Cotarelo concluye afirmando que “lo que más molesta de Cataluña y el País Vasco es que tengan lengua propia y se obstinen en emplearla; subsidiariamente también Galicia. La prueba es que de los muchos conflictos autonómicos, los lingüisticos son los más frecuentes, los que provocan más enfrentamientos, los más amargos. Que si el empleo de una u otra lengua en los procesos educativos, que si se rotula en una u otra lengua en los comercios, que si la administración se relaciona con los ciudadanos en una u otra lengua. Y tienen que acabar interviniendo los tribunales porque las fuerzas políticas no consiguen concertarse. Razón por la cual se propone resolver el problema a base de legislar sobre aquello en lo que no hay acuerdo, en lugar de permitir que la población se acomode como mejor le parezca. Uno de los espectáculos más regocijantes es la furia con que los neoliberales de las dos orillas de la falla nacionalista, que dicen que hay que dejar a la gente en paz, se lanzan a legislar sobre cuestiones acerca del modo en que cada cual bautiza su tienda o cómo extiende una receta de cocina. Se comprende la amargura de los hablantes de la lengua imperial al ceder terreno ante las lenguas vernáculas de la periferia. Pero por mucha que sea ésta no creo pueda llegar a la que sentirían aquellos otros, hablantes de sus propias lenguas, a quienes durante años, decenios, se dijo que hablaran en cristiano, como si lo estuvieran haciendo en sarraceno. El día en que los españoles se esfuercen por entender a quienes hablan otras lenguas (y, por tanto tienen otra mentalidad) habrá comenzado de verdad la normalización del país”.
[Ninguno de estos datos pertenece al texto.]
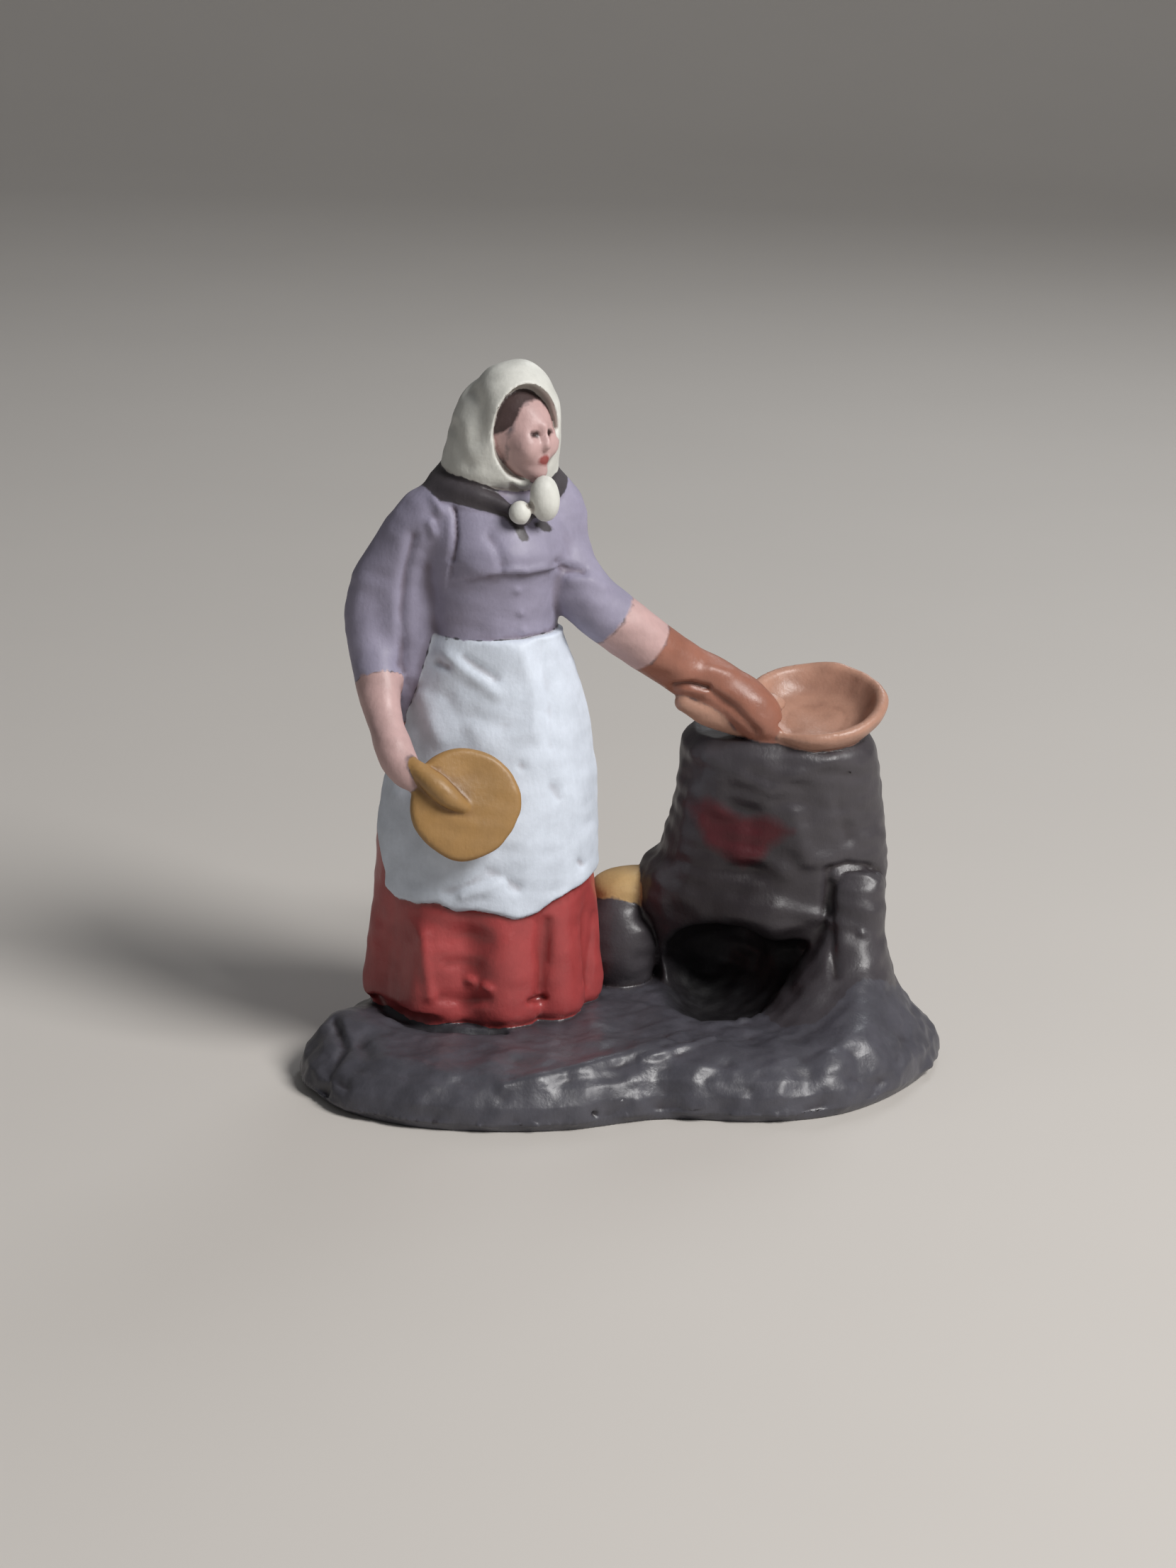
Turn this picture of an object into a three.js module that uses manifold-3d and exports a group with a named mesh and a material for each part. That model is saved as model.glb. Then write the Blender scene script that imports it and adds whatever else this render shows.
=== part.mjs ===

Generalizando, que es gerundio, habría que señalar que los ciudadanos catalanes, vascos, gallegos, y algunos otros, como los marroquíes de Ceuta y Melilla, hablan, al menos, dos lenguas: la propia y la impuesta. Y el bilingüismo es conditio sine qua non para alcanzar el trilingüismo y sucesivos ordinales léxicos. Siguiendo con la generalización, los españoles, en cambio, como bien apunta Cotarelo, se sienten orgullosos de su inopia lingüística. Ya lo reflejó don Antonio Machado en un agrio poema: “Castilla (léase España) miserable, ayer dominadora, envuelta en sus andrajos desprecia cuanto ignora”. Así, los españoles carpetovetónicos no hablan inglés, francés o alemán, por citar los más cotizados idiomas europeos, por la sencilla razón de que han sido instruidos en un vitando nacionalismo chovinista y excluyente. Viajan poco, muy poco y, tópico por tópico, están convencidos de que gesticulando y gritando más o menos despacio se hacen entender por cualquier extranjero de paso por este país de las maravillas. Son los restos del naufragio imperial, que todavía creen, con fe de carbonero, en que Dios puso a España en el centro del mundo. Antonio Álvarez y su enciclopedia “intuitiva, sintética y práctica” hicieron mucho daño en más de una meninge, y aquellos polvos trajeron estos lodos.
España, insisto, no es una nación, los españoles no son universales y mi gato no habla. Ni español ni vascuence ni inglés ni cualquier otro idioma. No lo necesita. Sólo sabe maullar. Criaturita.